Yes to that quote! I think it is obvious because I had a lot more sleepovers and we were facilitating breakfast for each other since probably age 10 or 11. I remember making cookies (they turned out terrible because we mixed up baking soda with baking powder) and cooking pancakes and eggs as a high schooler for friends. But yes, I guess I need to make an announcement the night before or leave a gigantic note for them in the morning.
Luckily they were picked up at 10 and 11am, so they didn't go too long without food.
I saw a meme that resonated with me that said something like ‘when you think something is common sense, tell your teenager anyway.’ I feel like that applies here. I forget how much I need to spell out to my kids - especially the boys - sometimes. I also always have to tell DS1 that no one can read his mind - he needs to tell people what he wants them to know. He could use some help self-advocating - where DD is VERY good at that.

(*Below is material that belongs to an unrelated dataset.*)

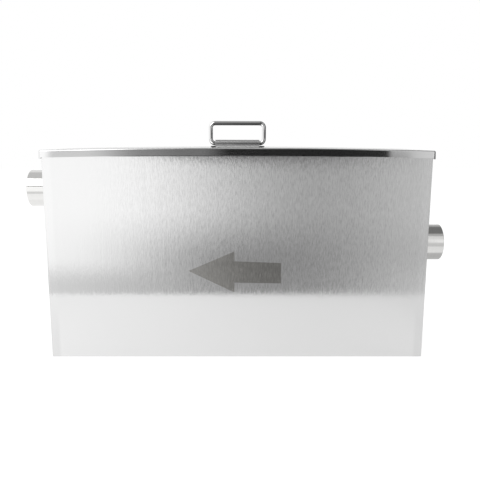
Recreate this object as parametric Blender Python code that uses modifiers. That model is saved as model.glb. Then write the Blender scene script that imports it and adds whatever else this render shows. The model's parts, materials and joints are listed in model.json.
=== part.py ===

You will never not know what she wants.
DD went to a play date at a friend’s divorced dad’s house. She had a great time but the dad didn’t feed the girls lunch. He took them to Starbucks for fun, but they hadn’t eaten any real food. They came to my house at like 2 and I realized they hadn’t eaten and cooked them pizzas. So the obliviousness seems not to end for some adult men either.
Agreed! It's common sense to us with our adult, as psychologists say, fully developed brains. I remember some of the things I did/didn't di as a teen....signs that I was completely oblivious to common sense sometimes, despite being a rather self-sufficient, responsible young person.
DD1 (12) will come up with some crazy meal scheme when she's hosting friends, but DD2 (almost 10)? She'd feed her friends cookies and chips for every meal.
I'm pretty attentive to meals as both my girls and I get hangry if we don't have three normal meals at normal times. Both girls have a friends whose parents (great people) are not as attentive to meals, so I do check in with the kids after get togethers to see what they've eaten etc.
If I'm not home during mealtimes when girls are hosting friends, I tell H to remind them to eat and set out some options and leave notes on the refrigerator.